About 200 followers of the Sulu sultunate left the Philippines for Malaysia's Sabah state via motorboats last month to pursue a centuries-old land claim. The invasion turned deadly as the armed gunmen and Malaysian security forces clashed. With fighting in its second week, 56 intruders have been killed as well as nine Malaysian security forces and a boy who was a civilian.
The sultan—Jamalul Kiram III—wants dialogue over his claim, but the Malaysian government is treating the incursion as a national security threat and demanding an unconditional surrender.
Maj. Alano said the people taken from the boat "will neither affirm or deny they are followers of Sulu sultanate. There is a possibility that they are."
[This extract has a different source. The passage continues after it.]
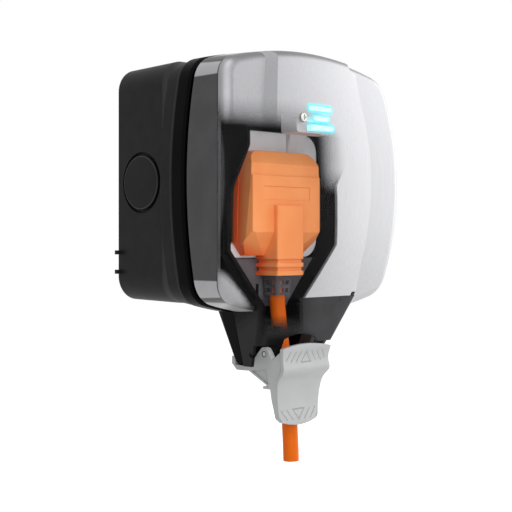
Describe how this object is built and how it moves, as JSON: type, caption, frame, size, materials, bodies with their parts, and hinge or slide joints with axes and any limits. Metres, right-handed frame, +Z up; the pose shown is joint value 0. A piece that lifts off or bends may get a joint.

The military spokesman said the boats were headed toward the Philippines when they were overtaken. "They said they came from Sabah," the major said of the people on the boat. "It could be they [had] turned the boats around," he added, leaving open the possibility that they could have been going to Malaysia.
Malaysian security forces have said they believe they have trapped most of the remaining Filipino intruders in the jungles and thick bushes between two coastal villages in eastern Sabah.
 

This is just an example of a "small war", which occur all over the world every day. Good on the Philippine and Malaysian forces for doing  a good job. Now keep in mind, many times these forces are often more paramilitary than citizens in the USA are used to. In this story, I don't know.